## BEGIN
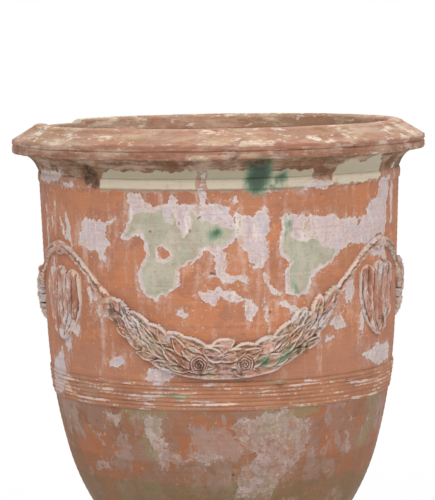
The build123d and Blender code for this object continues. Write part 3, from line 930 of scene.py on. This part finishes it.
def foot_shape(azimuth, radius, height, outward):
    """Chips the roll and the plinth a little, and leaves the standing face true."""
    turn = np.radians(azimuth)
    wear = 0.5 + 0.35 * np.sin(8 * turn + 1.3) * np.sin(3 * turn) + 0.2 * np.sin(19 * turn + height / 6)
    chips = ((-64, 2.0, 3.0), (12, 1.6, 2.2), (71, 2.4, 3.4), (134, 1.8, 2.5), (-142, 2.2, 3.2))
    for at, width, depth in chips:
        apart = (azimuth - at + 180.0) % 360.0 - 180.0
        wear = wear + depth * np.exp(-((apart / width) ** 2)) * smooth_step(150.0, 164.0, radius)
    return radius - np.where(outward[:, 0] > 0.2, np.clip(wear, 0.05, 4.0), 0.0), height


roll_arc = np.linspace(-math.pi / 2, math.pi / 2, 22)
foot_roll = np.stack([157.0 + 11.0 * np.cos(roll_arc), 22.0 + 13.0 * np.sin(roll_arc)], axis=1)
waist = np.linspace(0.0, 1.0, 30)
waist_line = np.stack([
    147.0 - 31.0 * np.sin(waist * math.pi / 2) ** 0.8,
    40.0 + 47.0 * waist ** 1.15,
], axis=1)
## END
[What the task requires]: Write the data from above out again, exactly.

[Full solution]:
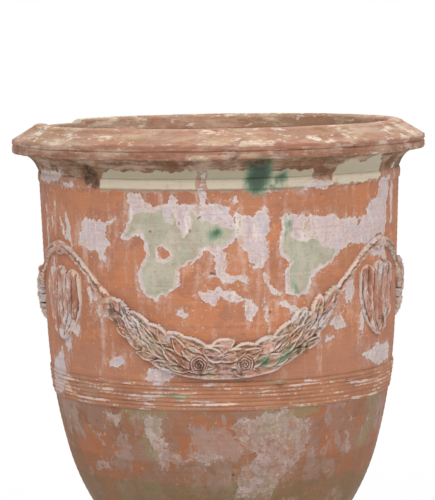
The build123d and Blender code for this object continues. Write part 3, from line 930 of scene.py on. This part finishes it.
def foot_shape(azimuth, radius, height, outward):
    """Chips the roll and the plinth a little, and leaves the standing face true."""
    turn = np.radians(azimuth)
    wear = 0.5 + 0.35 * np.sin(8 * turn + 1.3) * np.sin(3 * turn) + 0.2 * np.sin(19 * turn + height / 6)
    chips = ((-64, 2.0, 3.0), (12, 1.6, 2.2), (71, 2.4, 3.4), (134, 1.8, 2.5), (-142, 2.2, 3.2))
    for at, width, depth in chips:
        apart = (azimuth - at + 180.0) % 360.0 - 180.0
        wear = wear + depth * np.exp(-((apart / width) ** 2)) * smooth_step(150.0, 164.0, radius)
    return radius - np.where(outward[:, 0] > 0.2, np.clip(wear, 0.05, 4.0), 0.0), height


roll_arc = np.linspace(-math.pi / 2, math.pi / 2, 22)
foot_roll = np.stack([157.0 + 11.0 * np.cos(roll_arc), 22.0 + 13.0 * np.sin(roll_arc)], axis=1)
waist = np.linspace(0.0, 1.0, 30)
waist_line = np.stack([
    147.0 - 31.0 * np.sin(waist * math.pi / 2) ** 0.8,
    40.0 + 47.0 * waist ** 1.15,
], axis=1)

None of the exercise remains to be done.